To be done:
Look for "only" in the listing below. Gather each line that contains it.

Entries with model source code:

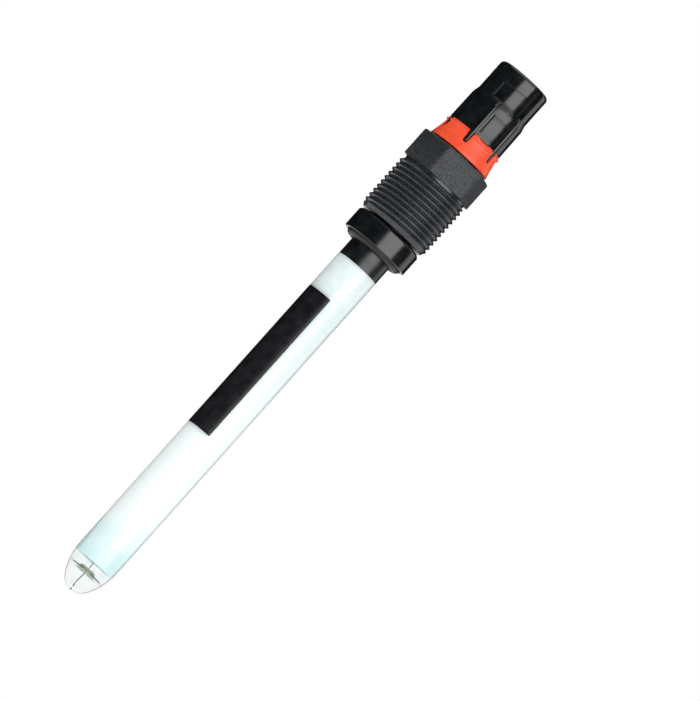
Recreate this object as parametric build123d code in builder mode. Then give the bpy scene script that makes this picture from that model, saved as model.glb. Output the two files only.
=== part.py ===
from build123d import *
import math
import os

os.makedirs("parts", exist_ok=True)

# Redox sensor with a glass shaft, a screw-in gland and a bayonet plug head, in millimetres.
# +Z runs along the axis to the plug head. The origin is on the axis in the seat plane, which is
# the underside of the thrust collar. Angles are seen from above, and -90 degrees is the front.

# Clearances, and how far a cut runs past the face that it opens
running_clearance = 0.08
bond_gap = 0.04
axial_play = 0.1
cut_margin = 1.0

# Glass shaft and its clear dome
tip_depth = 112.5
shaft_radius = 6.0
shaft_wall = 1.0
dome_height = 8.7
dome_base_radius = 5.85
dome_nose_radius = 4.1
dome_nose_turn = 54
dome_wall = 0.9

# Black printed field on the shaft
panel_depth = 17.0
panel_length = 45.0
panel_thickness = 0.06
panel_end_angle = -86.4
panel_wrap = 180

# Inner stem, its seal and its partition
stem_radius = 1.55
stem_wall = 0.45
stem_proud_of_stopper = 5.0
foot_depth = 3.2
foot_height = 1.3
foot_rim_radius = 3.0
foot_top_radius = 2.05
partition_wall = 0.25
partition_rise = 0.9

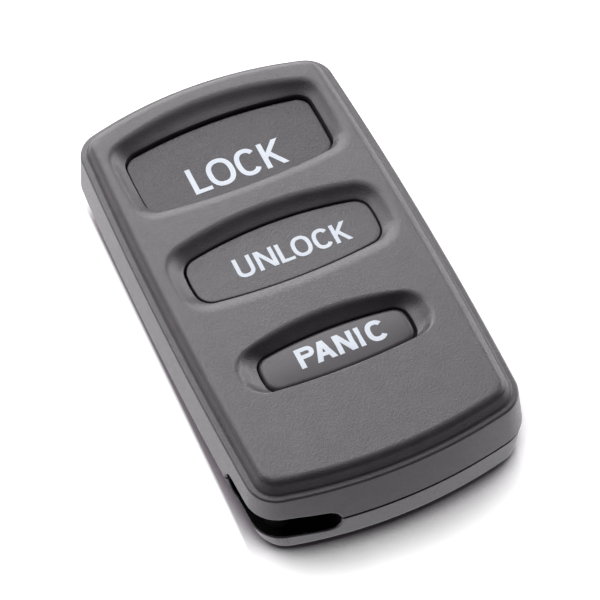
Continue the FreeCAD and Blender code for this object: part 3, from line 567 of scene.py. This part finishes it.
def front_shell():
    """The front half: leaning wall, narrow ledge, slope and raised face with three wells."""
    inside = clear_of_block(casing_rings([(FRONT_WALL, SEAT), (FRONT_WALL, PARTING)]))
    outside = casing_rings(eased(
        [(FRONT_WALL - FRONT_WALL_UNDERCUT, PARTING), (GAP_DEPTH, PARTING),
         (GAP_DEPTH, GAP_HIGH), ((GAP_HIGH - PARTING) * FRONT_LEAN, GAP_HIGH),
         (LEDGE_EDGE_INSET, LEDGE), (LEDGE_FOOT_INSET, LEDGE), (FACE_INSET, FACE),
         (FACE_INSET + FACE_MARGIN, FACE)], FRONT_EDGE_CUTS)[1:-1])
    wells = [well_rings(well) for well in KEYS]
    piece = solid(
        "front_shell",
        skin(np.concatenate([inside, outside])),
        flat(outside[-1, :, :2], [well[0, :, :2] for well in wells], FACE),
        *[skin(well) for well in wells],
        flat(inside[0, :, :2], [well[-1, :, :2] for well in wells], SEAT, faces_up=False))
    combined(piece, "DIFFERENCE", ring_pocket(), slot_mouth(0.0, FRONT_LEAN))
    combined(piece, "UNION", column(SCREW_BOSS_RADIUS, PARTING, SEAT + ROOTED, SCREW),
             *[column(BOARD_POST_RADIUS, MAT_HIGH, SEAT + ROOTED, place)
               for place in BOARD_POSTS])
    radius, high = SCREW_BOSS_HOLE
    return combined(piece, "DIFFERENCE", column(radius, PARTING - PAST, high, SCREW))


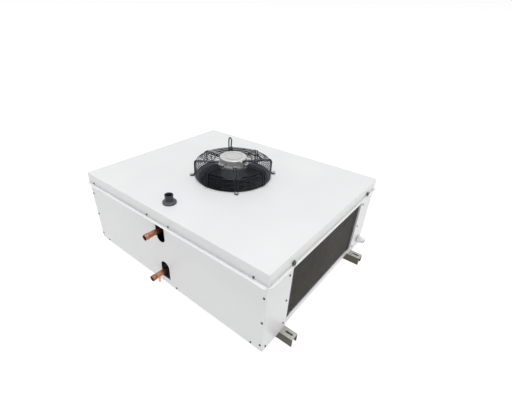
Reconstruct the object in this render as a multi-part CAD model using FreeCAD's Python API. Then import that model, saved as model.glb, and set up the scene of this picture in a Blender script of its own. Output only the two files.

Result for this exercise:
Recreate this object as parametric build123d code in builder mode. Then give the bpy scene script that makes this picture from that model, saved as model.glb. Output the two files only.
Reconstruct the object in this render as a multi-part CAD model using FreeCAD's Python API. Then import that model, saved as model.glb, and set up the scene of this picture in a Blender script of its own. Output only the two files.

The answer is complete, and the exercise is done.